ただ1点だけ意味合いが近いところは、「決定的」の意味合いにある「特定の物事を述べる際に言える、その物事の性質や状態のあり方が決められる点」で、この点は「そもそも」の意味合いで言われる「物事の起こり」、つまりその物事の骨子・土台を指し示す点と近くなります。
「そもそも」と「第一に」の用法
「第一に」という言葉の基本的な意味は主に順序を指し示す内容になり、「順序として第一番に」、「優先すべきことは」などと、何か特定の物事を考えるとき・するときなどに問われる論述の手順や行動の手順について言われます。
この「第一に」という言葉の用法において「そもそも」の意味合いと似ている点があり、「そもそも」の用法が示す「物事の起こり」を規定しておいてから論述し始めるという、考え方や論述方法の順序を示す場合に、両者の言葉の意味・用法は同じように認められます。
「そもそも」と重点的
「重点的に」という言葉の意味は「特定の物事を考える際に、考えや行動が集中すること」を言い、「その内容を外しては考えられないこと」や「その土台なくしてはあり得ないこと」などを言う場合、その「視点から外せないこと・欠かせない土台となること」を指して「重点的に見積もる」と言われます。
こうした「重点的」の意味合いを踏まえた上で、「重点的」と「そもそも」の意味合い・用途は非常に近くなる場合があり、「それなくしては語れないこと」や「そのテーマを語る際に外せない・欠かせない根本的な内容」を指すとき、この「重点的」の意味合いと「そもそも」の意味はほぼ同じ内容として認められます。
発端を指す「そもそも」
先述してきましたように、「そもそも」という言葉は「特定の物事の起こり・その発端」を示す表現として認められます。
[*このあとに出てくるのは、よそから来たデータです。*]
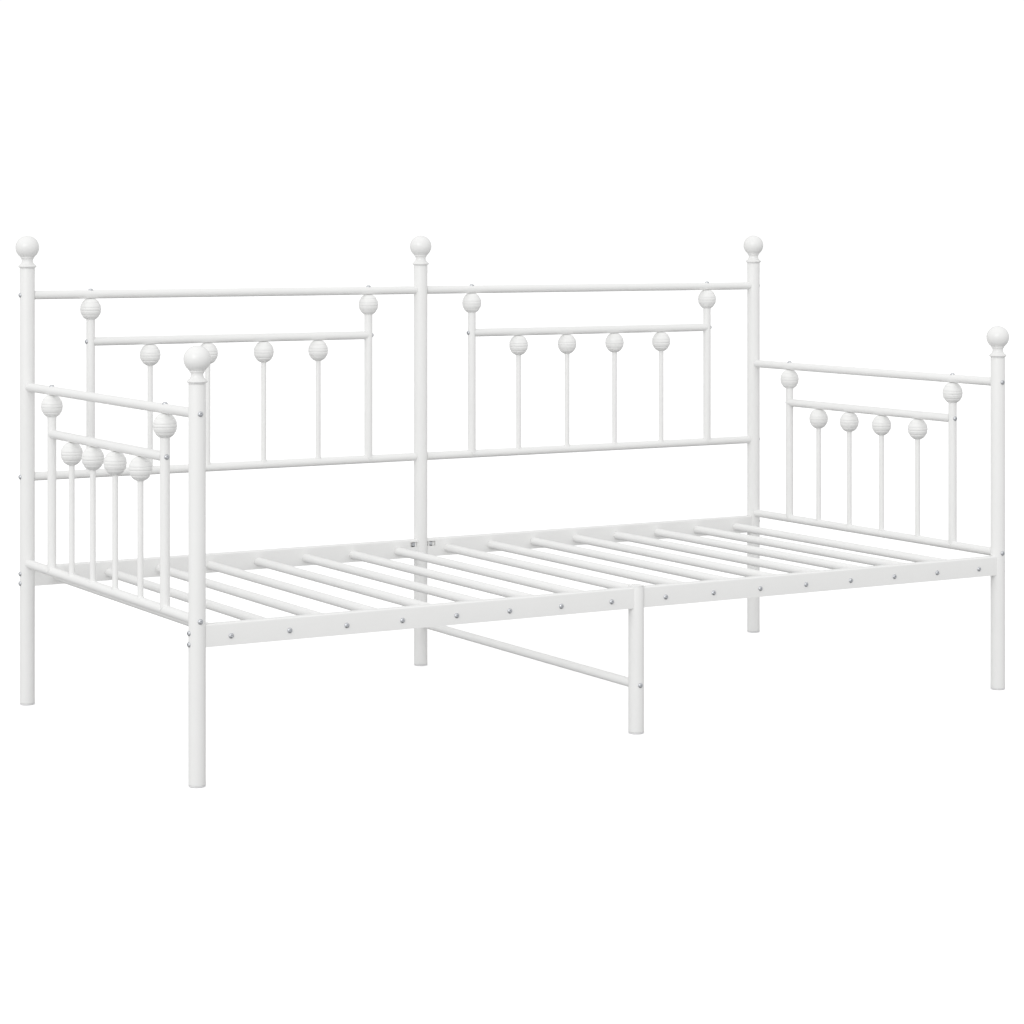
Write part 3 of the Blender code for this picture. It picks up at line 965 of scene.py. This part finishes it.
def build_room(key, mean, swing, floor_shade):
    """Soft light from all round, strongest from up and to the left, in front of a plain white ground.

    It is darkened straight below, so that the undersides of the tubes are shaded.
    """
    world = bpy.data.worlds.new("room")
    bpy.context.scene.world = world
    world.use_nodes = True
    tree = world.node_tree
    tree.nodes.clear()
    place = add_node(tree, "ShaderNodeTexCoord", []).outputs["Generated"]
    towards = add_node(
        tree, "ShaderNodeVectorMath", [("operation", "DOT_PRODUCT"), (1, key)], [(0, place)]
    ).outputs["Value"]
    level = add_node(
        tree, "ShaderNodeMath", [("operation", "MULTIPLY_ADD"), (1, swing), (2, mean)], [(0, towards)]
    ).outputs["Value"]
    upward = add_node(tree, "ShaderNodeSeparateXYZ", [], [(0, place)]).outputs["Z"]
    downward = add_node(
        tree, "ShaderNodeMath", [("operation", "MULTIPLY"), (1, -1.0), ("use_clamp", True)], [(0, upward)]
    ).outputs["Value"]
    narrowed = add_node(tree, "ShaderNodeMath", [("operation", "POWER"), (1, 3.0)], [(0, downward)])
    shaded = add_node(
        tree,
        "ShaderNodeMath",
        [("operation", "MULTIPLY_ADD"), (1, -floor_shade)],
        [(0, narrowed.outputs["Value"]), (2, level)],
    ).outputs["Value"]
    room = add_node(tree, "ShaderNodeBackground", [], [("Strength", shaded)])
    ground = add_node(tree, "ShaderNodeBackground", [("Strength", 1.05)])
    seen = add_node(tree, "ShaderNodeLightPath", []).outputs["Is Camera Ray"]
    both = add_node(
        tree, "ShaderNodeMixShader", [], [(0, seen), (1, room.outputs[0]), (2, ground.outputs[0])]
    )
    for background in (room, ground):
        background.inputs["Color"].default_value = linear("#FFFFFF")
    add_node(tree, "ShaderNodeOutputWorld", [], [("Surface", both.outputs[0])])


def add_softbox(name, place, aim, size, watts):
    """A square lamp at this place, turned to this aim."""
    light = bpy.data.lights.new(name, "AREA")
    light.shape = "SQUARE"
    light.size = size
    light.energy = watts
    holder = bpy.data.objects.new(name, light)
    holder.location = place
    holder.rotation_euler = (Vector(aim) - Vector(place)).to_track_quat("-Z", "Y").to_euler()
    bpy.context.scene.collection.objects.link(holder)


build_bed()
build_camera()
build_floor()
build_room(key=Vector((-0.40, -0.24, 0.885)).normalized(), mean=0.755, swing=0.335, floor_shade=0.50)
add_softbox("softbox", (-12.4, -9.2, 6.6), (0.0, 0.0, 0.5), 8.0, 420.0)
add_softbox("small_lamp", (-3.6, -6.9, 4.2), (0.0, 0.0, 0.5), 0.6, 20.0)
bpy.context.scene.view_settings.view_transform = "Standard"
何か複雑な論述を試みるとき、その論の主軸のテーマからブレないことを念頭におく場合、この「そもそも」という言葉がよく使われます。
友人と話すときや、何らかの会議で長時間話すとき、また論文発表などでも複雑なテーマや昔に起きた事例を引用して論じるときなどには、この「そもそも」という表現をバランスよく使い、「自分が話すべきテーマの論旨」をブレさせない工夫が効率を上げてくれます。
「そもそも」と「のっけから」の違い
「のっけから」というのは単純に「初めから」や「その考え・行動の最初の順序」について意味し、「そもそも」の意味合いとは大きく違います。
「のっけから」という言葉の意味合いには「物事の起こり」について追究する姿勢はなく、単に「そのことがされ始めた時点の状態」をそのまま伝える表現になります。そのため、何かについて論じる際でも、「のっけからそんなことを言うんですか」などと言う場合は、ただ「相手が話した最初の言葉だけ」を指すことになり、その論旨・論理の根本を追究する姿勢はありません。
「そもそも」と「システムとして」の違い
「システム(system)」という言葉の意味は、「多岐に渡る物事を相対的に見るとき、その物事の全体を総括している働きや土台」を指しており、一般的には「組織」や「体系」という言葉で示されます。
この「システム」の意味合いを踏まえた上で「システムとしては」などと話される場合には、「システム」の意味合いに「そもそも」とよく似た用法が認められ、表現やテーマによっては同じ用法として使われることがあります。
・この会社はシステムとしては(そもそも)、そんなサービスは行なうことができません。
・パソコンはそのシステムとして(そもそも)、物体間を物理的に縮小することはできません。
・ドライヤーはそのシステムとして(そもそも)、髪の毛を乾かす道具として使われます。
・サッカーと野球はその競技のシステムとして(そもそも)、プレイヤーの動き方が違います。
そもそもの起こり・はじまり
論述するとき・複雑な物事や過去のことについて話すときなどに、よく「そもそもの起こりは」や「そもそものはじまりとして」などと、テーマでわかりにくい内容が出てきたらその1つ1つについて説明する姿勢がよく見られます。
「そもそも」という言葉の大きな用法として認められるのは、この「わかりにくいテーマの説明を伝える際に、そのテーマの根本の説明や事例を踏まえた説明をする点」にあり、その話すべきテーマの骨子をしっかり支える役割を果たす軸にもなってくれます。
特に長い話をする持ちかける際や、複雑なテーマについて論述する際には、この「そもそも」の意味合いや用法を駆使して、「いま自分が何について話しているか」、また「相手にとっても何について話されているか」、「どの順序で話せば伝わりやすいか」というわかりやすさを念頭に置くとよいでしょう。その際にも使い過ぎには注意しましょう。